▶ [What you have to do]: The lines to print start at the one containing "outer_bowl(ear_axis, screw_lines, pin_seat)" and end at the one containing "bpy.context.scene.collection.objects.link(empty)"; print them exactly, ends included, and only them.

▶ [Given material]:
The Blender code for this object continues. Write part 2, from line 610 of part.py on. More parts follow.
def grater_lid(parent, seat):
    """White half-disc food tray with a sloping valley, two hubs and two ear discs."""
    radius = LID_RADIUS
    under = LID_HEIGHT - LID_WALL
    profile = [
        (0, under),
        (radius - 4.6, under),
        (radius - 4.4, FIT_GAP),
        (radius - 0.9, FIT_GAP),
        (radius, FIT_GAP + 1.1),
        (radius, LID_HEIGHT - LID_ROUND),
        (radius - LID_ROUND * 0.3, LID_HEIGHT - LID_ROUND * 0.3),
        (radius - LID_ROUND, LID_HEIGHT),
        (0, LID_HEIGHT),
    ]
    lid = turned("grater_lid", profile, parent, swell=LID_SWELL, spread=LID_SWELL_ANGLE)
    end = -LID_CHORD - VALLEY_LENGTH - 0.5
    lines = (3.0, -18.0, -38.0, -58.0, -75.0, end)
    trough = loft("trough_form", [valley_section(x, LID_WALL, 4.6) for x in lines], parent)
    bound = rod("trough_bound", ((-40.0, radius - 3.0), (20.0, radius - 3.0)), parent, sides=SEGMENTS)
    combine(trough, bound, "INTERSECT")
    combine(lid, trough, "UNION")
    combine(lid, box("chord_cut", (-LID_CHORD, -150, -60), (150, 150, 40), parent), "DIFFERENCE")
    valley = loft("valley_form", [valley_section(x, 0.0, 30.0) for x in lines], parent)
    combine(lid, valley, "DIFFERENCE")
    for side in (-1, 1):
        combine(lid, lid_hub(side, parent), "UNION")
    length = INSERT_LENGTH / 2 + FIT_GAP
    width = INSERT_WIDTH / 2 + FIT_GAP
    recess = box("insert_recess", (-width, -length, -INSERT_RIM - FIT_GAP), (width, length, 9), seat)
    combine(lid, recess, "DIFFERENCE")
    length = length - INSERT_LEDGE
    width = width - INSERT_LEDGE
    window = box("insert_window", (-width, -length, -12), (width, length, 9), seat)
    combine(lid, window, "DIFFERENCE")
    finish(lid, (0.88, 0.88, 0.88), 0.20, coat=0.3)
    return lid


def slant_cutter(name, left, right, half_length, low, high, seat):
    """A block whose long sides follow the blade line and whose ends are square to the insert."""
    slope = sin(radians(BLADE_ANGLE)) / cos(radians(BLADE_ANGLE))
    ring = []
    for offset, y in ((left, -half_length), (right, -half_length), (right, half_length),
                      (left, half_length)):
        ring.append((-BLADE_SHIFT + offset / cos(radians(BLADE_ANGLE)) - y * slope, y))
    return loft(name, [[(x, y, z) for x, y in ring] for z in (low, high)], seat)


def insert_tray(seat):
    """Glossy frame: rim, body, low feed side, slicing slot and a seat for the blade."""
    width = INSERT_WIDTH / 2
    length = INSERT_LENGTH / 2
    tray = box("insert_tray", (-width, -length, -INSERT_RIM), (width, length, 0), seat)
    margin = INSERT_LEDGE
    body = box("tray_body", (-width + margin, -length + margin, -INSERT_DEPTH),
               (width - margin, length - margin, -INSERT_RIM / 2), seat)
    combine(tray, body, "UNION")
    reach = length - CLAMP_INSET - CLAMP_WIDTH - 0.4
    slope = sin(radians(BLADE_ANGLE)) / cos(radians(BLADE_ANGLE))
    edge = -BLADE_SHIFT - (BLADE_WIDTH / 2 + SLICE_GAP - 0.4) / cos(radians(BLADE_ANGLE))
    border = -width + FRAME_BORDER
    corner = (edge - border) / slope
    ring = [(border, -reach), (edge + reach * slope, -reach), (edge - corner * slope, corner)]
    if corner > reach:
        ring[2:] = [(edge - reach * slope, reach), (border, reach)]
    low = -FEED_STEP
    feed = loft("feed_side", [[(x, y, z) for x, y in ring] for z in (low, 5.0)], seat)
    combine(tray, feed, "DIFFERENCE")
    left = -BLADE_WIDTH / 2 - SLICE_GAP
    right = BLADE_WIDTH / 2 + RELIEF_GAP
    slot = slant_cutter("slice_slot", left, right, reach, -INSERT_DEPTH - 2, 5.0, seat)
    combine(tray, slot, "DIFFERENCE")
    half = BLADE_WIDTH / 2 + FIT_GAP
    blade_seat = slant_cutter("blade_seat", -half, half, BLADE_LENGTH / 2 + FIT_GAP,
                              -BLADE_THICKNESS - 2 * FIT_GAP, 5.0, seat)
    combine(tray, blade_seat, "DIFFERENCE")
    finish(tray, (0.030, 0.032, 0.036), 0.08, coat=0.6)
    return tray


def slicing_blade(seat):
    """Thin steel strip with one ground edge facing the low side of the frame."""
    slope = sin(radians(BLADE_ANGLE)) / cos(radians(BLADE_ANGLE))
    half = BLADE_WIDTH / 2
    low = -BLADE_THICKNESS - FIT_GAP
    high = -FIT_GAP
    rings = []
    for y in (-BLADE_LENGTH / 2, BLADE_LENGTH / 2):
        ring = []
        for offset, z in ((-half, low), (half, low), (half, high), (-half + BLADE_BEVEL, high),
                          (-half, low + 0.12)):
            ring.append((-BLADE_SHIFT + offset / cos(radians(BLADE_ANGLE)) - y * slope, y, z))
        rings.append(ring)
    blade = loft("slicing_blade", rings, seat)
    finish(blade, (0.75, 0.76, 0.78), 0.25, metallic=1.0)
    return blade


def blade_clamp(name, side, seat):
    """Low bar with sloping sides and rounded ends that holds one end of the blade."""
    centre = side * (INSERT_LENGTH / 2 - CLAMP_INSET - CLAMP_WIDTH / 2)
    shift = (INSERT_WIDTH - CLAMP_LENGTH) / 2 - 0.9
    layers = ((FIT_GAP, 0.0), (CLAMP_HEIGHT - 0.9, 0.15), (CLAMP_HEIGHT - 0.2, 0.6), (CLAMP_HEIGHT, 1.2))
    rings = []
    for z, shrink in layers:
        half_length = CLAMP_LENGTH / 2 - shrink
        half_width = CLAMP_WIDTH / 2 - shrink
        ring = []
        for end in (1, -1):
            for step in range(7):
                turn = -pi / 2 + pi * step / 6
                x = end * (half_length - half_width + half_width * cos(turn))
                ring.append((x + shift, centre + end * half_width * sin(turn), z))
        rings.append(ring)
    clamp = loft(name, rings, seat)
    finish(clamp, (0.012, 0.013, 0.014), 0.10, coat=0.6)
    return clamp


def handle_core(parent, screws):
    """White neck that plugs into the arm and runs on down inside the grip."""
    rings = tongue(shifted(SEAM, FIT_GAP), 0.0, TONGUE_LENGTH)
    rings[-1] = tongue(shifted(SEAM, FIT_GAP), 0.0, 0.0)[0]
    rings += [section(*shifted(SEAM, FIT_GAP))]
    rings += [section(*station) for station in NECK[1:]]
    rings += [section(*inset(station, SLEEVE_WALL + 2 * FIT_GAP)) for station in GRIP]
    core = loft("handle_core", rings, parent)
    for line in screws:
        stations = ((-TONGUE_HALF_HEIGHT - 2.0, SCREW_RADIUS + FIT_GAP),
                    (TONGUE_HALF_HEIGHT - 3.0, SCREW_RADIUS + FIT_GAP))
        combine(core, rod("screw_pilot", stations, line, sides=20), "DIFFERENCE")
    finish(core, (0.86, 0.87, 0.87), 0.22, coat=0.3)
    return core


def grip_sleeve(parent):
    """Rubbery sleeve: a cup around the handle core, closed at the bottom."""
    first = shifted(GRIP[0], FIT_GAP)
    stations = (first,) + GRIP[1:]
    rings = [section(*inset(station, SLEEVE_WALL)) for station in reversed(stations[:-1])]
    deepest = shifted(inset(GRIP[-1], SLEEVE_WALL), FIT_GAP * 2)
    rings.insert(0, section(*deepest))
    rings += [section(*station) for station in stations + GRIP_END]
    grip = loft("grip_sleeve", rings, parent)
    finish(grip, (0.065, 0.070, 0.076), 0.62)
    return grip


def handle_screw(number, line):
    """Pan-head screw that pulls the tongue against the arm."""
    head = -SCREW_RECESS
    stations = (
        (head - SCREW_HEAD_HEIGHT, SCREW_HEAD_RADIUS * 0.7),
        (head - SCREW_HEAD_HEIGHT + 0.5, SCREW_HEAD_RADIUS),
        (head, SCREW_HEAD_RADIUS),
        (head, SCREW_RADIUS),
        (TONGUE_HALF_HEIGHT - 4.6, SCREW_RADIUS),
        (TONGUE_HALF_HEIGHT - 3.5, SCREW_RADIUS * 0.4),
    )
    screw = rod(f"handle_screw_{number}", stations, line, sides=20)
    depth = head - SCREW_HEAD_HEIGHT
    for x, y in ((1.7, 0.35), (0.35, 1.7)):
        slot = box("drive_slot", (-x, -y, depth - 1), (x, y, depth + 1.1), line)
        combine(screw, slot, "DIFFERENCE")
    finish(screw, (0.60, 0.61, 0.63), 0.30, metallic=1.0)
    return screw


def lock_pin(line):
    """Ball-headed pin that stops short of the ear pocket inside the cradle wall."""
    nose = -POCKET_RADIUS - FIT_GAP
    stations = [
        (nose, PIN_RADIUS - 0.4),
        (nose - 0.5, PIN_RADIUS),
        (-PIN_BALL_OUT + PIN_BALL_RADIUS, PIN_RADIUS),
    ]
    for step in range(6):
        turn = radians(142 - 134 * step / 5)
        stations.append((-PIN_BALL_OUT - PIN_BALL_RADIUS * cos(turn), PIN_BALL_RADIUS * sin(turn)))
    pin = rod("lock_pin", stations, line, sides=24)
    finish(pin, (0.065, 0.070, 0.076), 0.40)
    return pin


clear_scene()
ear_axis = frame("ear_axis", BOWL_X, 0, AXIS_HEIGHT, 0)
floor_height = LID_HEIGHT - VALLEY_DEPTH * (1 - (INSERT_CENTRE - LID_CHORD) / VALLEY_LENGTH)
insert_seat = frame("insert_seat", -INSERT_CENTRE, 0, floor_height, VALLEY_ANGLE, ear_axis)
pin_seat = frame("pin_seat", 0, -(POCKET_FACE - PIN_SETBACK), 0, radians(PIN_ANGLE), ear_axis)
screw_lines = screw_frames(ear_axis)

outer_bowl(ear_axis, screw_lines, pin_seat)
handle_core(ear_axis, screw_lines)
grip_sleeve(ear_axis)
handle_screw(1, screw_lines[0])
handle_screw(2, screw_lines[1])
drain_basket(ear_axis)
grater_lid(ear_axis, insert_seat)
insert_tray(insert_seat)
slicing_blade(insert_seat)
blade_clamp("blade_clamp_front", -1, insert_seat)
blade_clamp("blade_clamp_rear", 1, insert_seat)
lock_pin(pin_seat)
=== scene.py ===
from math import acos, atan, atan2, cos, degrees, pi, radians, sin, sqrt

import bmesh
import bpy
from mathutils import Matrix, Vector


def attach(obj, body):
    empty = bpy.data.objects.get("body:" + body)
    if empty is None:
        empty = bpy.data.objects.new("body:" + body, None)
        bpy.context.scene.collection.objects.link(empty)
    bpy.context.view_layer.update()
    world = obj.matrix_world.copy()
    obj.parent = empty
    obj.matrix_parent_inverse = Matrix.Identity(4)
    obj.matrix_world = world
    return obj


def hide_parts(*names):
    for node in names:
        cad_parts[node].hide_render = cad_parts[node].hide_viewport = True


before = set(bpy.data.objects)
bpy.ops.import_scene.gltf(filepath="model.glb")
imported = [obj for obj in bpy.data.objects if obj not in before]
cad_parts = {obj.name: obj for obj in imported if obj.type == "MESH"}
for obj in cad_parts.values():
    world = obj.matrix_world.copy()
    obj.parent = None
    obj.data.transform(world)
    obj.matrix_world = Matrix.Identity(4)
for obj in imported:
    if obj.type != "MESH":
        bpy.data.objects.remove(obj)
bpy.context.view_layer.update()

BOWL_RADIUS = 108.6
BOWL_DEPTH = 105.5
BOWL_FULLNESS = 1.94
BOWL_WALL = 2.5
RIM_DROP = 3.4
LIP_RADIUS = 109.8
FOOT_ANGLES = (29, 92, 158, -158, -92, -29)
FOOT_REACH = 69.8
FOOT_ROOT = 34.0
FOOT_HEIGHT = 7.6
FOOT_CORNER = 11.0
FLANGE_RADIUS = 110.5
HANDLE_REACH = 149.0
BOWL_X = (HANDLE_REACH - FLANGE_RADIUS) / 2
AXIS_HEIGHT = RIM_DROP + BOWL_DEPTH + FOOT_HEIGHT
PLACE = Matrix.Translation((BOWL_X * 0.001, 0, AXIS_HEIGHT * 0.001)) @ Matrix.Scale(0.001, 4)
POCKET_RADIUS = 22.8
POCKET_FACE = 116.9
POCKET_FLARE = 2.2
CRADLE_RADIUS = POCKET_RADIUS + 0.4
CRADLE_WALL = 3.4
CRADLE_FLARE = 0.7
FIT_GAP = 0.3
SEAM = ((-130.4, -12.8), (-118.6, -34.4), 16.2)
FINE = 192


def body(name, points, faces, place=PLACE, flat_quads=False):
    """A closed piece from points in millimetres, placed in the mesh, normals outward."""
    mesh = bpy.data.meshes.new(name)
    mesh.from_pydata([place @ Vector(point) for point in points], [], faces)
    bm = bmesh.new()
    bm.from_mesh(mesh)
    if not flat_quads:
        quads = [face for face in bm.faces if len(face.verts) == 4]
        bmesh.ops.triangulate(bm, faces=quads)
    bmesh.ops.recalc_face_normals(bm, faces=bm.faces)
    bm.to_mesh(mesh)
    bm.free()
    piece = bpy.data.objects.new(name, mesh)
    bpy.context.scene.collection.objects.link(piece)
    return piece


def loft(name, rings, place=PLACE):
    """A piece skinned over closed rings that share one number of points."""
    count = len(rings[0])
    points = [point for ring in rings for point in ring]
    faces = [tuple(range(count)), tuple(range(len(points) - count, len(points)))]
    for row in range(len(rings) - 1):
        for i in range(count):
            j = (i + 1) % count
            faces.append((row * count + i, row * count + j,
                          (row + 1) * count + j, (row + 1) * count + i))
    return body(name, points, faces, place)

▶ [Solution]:
outer_bowl(ear_axis, screw_lines, pin_seat)
handle_core(ear_axis, screw_lines)
grip_sleeve(ear_axis)
handle_screw(1, screw_lines[0])
handle_screw(2, screw_lines[1])
drain_basket(ear_axis)
grater_lid(ear_axis, insert_seat)
insert_tray(insert_seat)
slicing_blade(insert_seat)
blade_clamp("blade_clamp_front", -1, insert_seat)
blade_clamp("blade_clamp_rear", 1, insert_seat)
lock_pin(pin_seat)
=== scene.py ===
from math import acos, atan, atan2, cos, degrees, pi, radians, sin, sqrt

import bmesh
import bpy
from mathutils import Matrix, Vector


def attach(obj, body):
    empty = bpy.data.objects.get("body:" + body)
    if empty is None:
        empty = bpy.data.objects.new("body:" + body, None)
        bpy.context.scene.collection.objects.link(empty)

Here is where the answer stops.